Chase De Jong gave up one run over three innings. That one wasn’t his fault, as Anthony Alford decided to pass on a high popup that ended up being scored as a double. De Jong is looking way more interesting than I thought he would, considering that he’s had little success above AA. Today he threw only 18 fastballs among his 45 pitches and those were all 92-94 mph. Nothing else topped 86, as he constantly mixed sliders, curves and changeups, and allowed little hard contact. So far, he looks better than Sean Poppen or Cody Ponce.
Michael Feliz went 3-0 on his first hitter, but ended up with a 1-2-3 inning and two strikeouts. He threw mostly fastballs, 93-94, but some sliders and several changeups. He generally hasn’t thrown the latter much, so I wonder whether we’ll see it more this year.
Rich Rodriguez had a very annoying inning . . . well, third of an inning.

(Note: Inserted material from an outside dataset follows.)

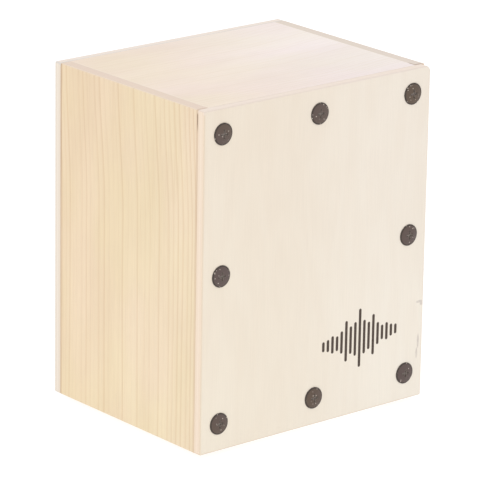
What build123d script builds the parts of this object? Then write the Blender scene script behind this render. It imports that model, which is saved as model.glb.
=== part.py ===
from build123d import *
import os
from math import cos, radians, sin, sqrt

# A small box drum (a mini cajon), in millimetres. +Z is up, the tapa (the playing panel)
# looks towards -Y, X runs across it from the player's left to right as seen from the front,
# and the origin is on the floor under the middle of the box.

# Box, outer sizes and board thicknesses
BOX_WIDTH = 184.0
BOX_DEPTH = 148.0
BOX_HEIGHT = 220.0
BOARD = 8.0
PANEL = 6.0
OUTER_ROUND = 0.8
JOINT_CHAMFER = 0.25
PANEL_CORNER = 1.0
TAPA_WORN_CORNER = 4.0

# Battens: width across the panel face, depth away from it
BATTEN_WIDTH = 16.0
BATTEN_DEPTH = 18.0
GLUE_BLOCK_LEG = 12.0

# Sound hole in the back panel
SOUND_HOLE_RADIUS = 30.0
SOUND_HOLE_HEIGHT = 138.0
SOUND_HOLE_ROUND = 1.5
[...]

He got one K, but allowed a ground ball single, a walk where it looked like he got squeezed a couple times, and two popups that nobody could get to. Not really much he could do about it. Braeden Ogle stranded the three runners he inherited from Rodriguez. Ogle gave up a wicked liner from Wander Franco on which Kevin Kramer made a nice leaping grab at third, and a strikeout looking on a pair of nasty sliders. Ogle sat at 96.
Yerry De Los Santos had a nine-pitch ninth, thanks to a 5-4-3 double play. He threw 94-95 with a sweeping slider.
The hitters mostly had a good day. They did some damage against some guy called Glass-something, who was sitting at 99 early. Adam Frazier, who was 2-for-3, tripled to deep center and scored on a hard single by Ke’Bryan Hayes in the first. A couple innings later, Bryan Reynolds ripped a bomb to right after a walk to Hayes, Reynolds’ second of the spring.
Colin Moran torched his first home run of the spring to center off Nick Anderson, who was the Rays’ best reliever last year. (Fun fact: The Rays had 12 different pitchers record saves last year in a 60-game season.) Moran was 2-for-3 and Gregory Polanco added a double, so the top half of the order did fine.
The younger guys put up some offense against the Rays’ bullpen. Nick Gonzales doubled off the fence in right-center. He also got a single on a very high popup behind first on which three Rays defenders performed evasive maneuvers to avoid having the ball fall on them.
With the score 9-6, Jared Oliva had a bases-loaded double that should have gone for a game-tying triple, but it bounced out of play. Will Craig, Ji-Hwan Bae and Hunter Owen all had drives caught at the fence, athough the wind was a factor once or twice.
And Liover Peguero made his Pirates debut, playing short for the last four innings. At the plate, he popped up on the first pitch he saw, drew a walk and stole second (by a mile), and got rung up on a couple of close pitches.